We’ve written before about how stereotypes can impair performance on math tests: for example, when women are told they are taking a math test for a study about gender differences in math ability, they perform more poorly than men. However, if they are first taught about how stereotypes can impair performance, their scores rise to equality with men.
But what about the other side of the stereotype spectrum? When people are expected to perform better due to a stereotype, how do those expectations affect performance? One possible answer is that they will perform even better. Another possibility is that they’ll choke under the pressure of living up to their reputed ability.
To try to differentiate between these two possibilities, Sapna Cheryan and Galen Bodenhausen tested three groups of Asian-American women, all college students who had indicated that it was important for them to do well in math. Each group took the same math test composed of questions from the Graduate Record Exam (the GRE—a standardized admissions test for U.S. graduate schools). However, before the exam, the groups were administered three different questionnaires, designed to focus participants on one of three aspects of their identity: ethnicity, gender, or individual identity. The questions, while not specifically invoking stereotypes such as the idea that Asian-Americans are better than average at math or that women perform poorly in math, certainly invited participants to invoke those impressions, with statements like “overall, my race is considered good by others.”
Here are the results:
Asian women who took the survey focusing on ethnicity performed significantly worse on the math test than those who took the individual-focus questionnaire. There was no difference between the individual survey group and the gender survey group.
Cheryan and Bodenhausen also found that the ethnicity group had a significantly lower ability to concentrate than the other groups in the study—in fact, this difference explained most of the difference between the ethnicity group and other groups. Cheryan and Bodenhausen claim that Asian-Americans’ “model minority” status—as a minority group that fits in and even excels in a Caucasian-dominated society—often leads to overwhelming pressure to succeed. They cite research by Ho, Driscoll, and Loosbrock, which found that math problems were given fewer points by graders for Asian-American students than European-Americans who gave the same answer. Since the penalty for failure appears to be larger for Asian Americans, it’s no wonder that they have difficulty concentrating when their ethnicity is highlighted.
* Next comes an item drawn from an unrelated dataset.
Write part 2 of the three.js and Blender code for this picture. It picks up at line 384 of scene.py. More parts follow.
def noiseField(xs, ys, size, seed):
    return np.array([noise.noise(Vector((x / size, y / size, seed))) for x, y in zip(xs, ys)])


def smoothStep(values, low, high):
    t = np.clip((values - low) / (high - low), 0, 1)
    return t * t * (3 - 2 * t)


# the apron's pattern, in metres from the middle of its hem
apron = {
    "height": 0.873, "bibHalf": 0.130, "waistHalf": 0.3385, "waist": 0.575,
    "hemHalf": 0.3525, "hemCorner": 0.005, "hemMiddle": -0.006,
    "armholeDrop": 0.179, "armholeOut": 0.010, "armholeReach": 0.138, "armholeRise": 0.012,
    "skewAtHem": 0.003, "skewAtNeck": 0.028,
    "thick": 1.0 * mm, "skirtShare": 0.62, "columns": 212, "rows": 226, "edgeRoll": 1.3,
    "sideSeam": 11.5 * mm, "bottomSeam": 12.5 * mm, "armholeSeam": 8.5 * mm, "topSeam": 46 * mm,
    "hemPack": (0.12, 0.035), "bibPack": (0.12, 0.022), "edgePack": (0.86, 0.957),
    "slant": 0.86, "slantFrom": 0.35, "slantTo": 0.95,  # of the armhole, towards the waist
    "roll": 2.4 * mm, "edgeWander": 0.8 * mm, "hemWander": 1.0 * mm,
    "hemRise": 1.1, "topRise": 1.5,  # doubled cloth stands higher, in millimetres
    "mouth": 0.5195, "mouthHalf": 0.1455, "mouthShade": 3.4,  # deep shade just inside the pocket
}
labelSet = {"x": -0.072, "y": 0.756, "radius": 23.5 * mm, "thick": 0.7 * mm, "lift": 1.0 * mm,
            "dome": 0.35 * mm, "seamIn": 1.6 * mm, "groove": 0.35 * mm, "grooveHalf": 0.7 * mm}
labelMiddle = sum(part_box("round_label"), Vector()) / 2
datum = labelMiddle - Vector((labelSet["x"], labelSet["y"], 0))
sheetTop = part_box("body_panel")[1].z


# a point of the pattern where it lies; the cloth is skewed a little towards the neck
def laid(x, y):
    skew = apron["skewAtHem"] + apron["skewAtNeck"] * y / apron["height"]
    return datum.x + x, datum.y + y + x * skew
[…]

The impact of stereotypes clearly is complex—we’ve reported on positive, negative, and neutral effects (as in the case of gender here). Perhaps this experiment’s findings on Asian-American women won’t be replicated with other groups. What’s certain is that stereotypes do have an important impact on performance. It’s possible that the most important reminder this study may offer is not to put too much faith in the results of a single test, whether it purports to measure math ability, IQ, or some other skill.
Cheryan, S., & Bodenhausen, G.V. (2000). When positive stereotypes threaten intellectual performance: The psychological hazards of “model minority” status. Psychological Science, 11(5), 399-402.